What about the following solution: introducing per-sender windows, similar to per-destination windows?

In little more details: nqmgr keeps the list of jobs in FIFO order. (There is some preemption logic which allows some mail to move towards the front of the list under some conditions, but fortunately we can completely ignore that here). The selection of next entry for delivery is simple in essence, simply traverse this list and return entry of the first job which is not limited by per-destination delivery windows. If we added another condition which might prevent the job from being selected, in this case a per-sender limit, the traversal would simply continue and next job on the list would be considered.

Implementation wise, I don't think it's very difficult to implement. For performance reasons, the current job is cached to prevent the traversal from the start every time and there is some bookkeeping related to keeping track of per-destination limits and lifting them efficiently, but in case of job sender it should be much simpler.
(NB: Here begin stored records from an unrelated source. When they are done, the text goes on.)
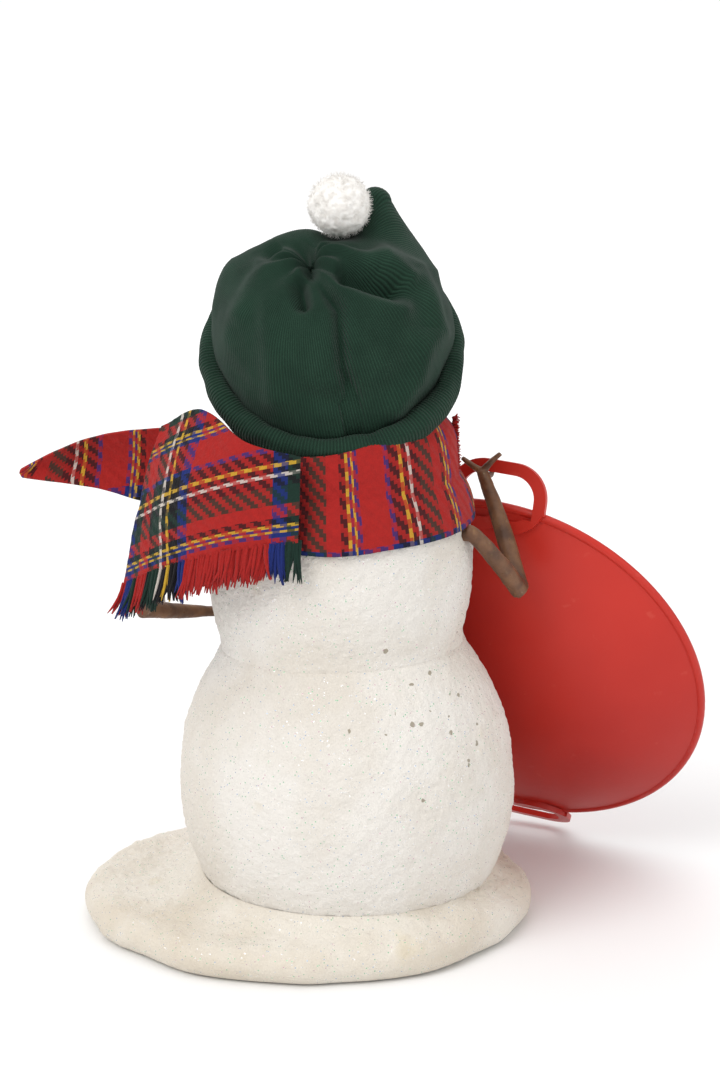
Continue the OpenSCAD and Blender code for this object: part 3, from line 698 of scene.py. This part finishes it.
# ---------------------------------------------------------------- pom-pom
def strand(path, radii, sides=4):
    """A closed tapered tube along points; returns vertices and faces."""
    path = np.asarray(path, float)
    verts, faces = [], []
    ahead = np.gradient(path, axis=0)
    for i, (p, r) in enumerate(zip(path, radii)):
        t = unit(ahead[i])
        u = unit(np.cross(t, [0.31, 0.85, 0.42]))
        w = np.cross(t, u)
        for k in range(sides):
            a = math.tau * k / sides
            verts.append(p + r * (math.cos(a) * u + math.sin(a) * w))
    n = len(path)
    for i in range(n - 1):
        for k in range(sides):
            k2 = (k + 1) % sides
            faces.append((i * sides + k, i * sides + k2, (i + 1) * sides + k2, (i + 1) * sides + k))
    faces.append(tuple(range(sides))[::-1])
    faces.append(tuple(range((n - 1) * sides, n * sides)))
    return verts, faces


def gathered(parts):
    verts, faces = [], []
    for v, f in parts:
        start = len(verts)
        verts += list(v)
        faces += [tuple(i + start for i in face) for face in f]
    return np.array(verts), faces


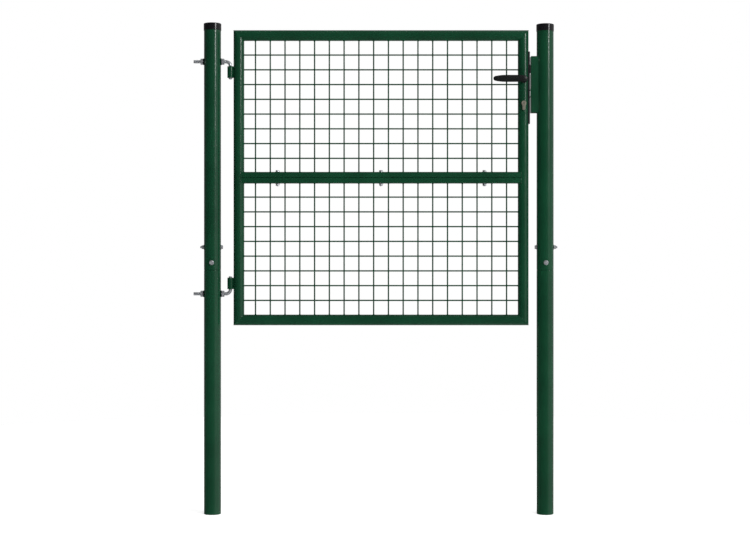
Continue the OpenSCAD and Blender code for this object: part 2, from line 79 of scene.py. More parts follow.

Job can have many destinations but only one sender, after all.

This solution would limit how many deliveries can single sender have in progress, allowing other senders to slip by in their FIFO order, even if they wouldn't preempt the bulk mail on the job list as such.

The limit could be dynamic in this case, too. We can come up with whatever formula we want. If there is just single sender in the whole system, he can have all delivery agents, if there are many senders, you would obviously want to scale it down to just a portion of that.

If you are worried that there would be several bulk senders which would hog all delivery agents anyway (their windows together would be more than number of delivery agents), we could add one level of indirection, and basically assign the senders to the classes you proposed, and keep track of the limits per class rather than individual sender.